|Harak letter||Page 3|
A letter from Phil Harak, high school teacher in Connecticut, USA
As far as the Seville Statement: I have used it in several arenas: First, in the courses that I co-wrote in school. For example, in our World Literature course, the central framing question is, “Are there universally shared human characteristics which form the basis of a common human nature?” In our examination of literature and film, certainly the issue of conflict arises. Students come with the (erroneous) notion that humans are essentially violent. I use the Seville Statement as a supplementary document to challenge their own and some literary characters' assumptions.

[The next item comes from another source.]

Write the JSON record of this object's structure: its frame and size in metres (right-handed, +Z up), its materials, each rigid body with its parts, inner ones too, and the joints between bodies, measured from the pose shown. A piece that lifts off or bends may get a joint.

I have also used it in the Honors British Literature course I co-wrote. There, the issue of violent conflict resolution arises frequently. I have used it as a new text during either the Midterm or Final Exams, where students have an article through which they can reevaluate earlier course work and or personal assumptions. Again, it is a valuable article to supply scholarly evidence to support or challenge beliefs. All this is part of a plan to instill sound critical thinking skills, and to present a broader perspective.
At other times, instead of an exam exercise, I have used it as a supplementary text when considering Swift's Gulliver's Travels, in which he makes some powerful statements about the nature of humanity, as you will recall!
I have also used it in the past when preparing students for their work as Peer Mediators in the school. A few years ago a few colleagues and I began that program there, and I thought it would be good for them to know that information as part of a theoretical base for their skills building.
I liked it so much that I referred to it in a chapter I wrote, entitled, "Nonviolence in the Schools: Programs in Conflict Resolution," in the (very good!) book titled, Nonviolence for the Third Millenium, edited by my brother, Rev. G. Simon Harak, S.J., Ph.D; Mercer University Press, 2000, p.186.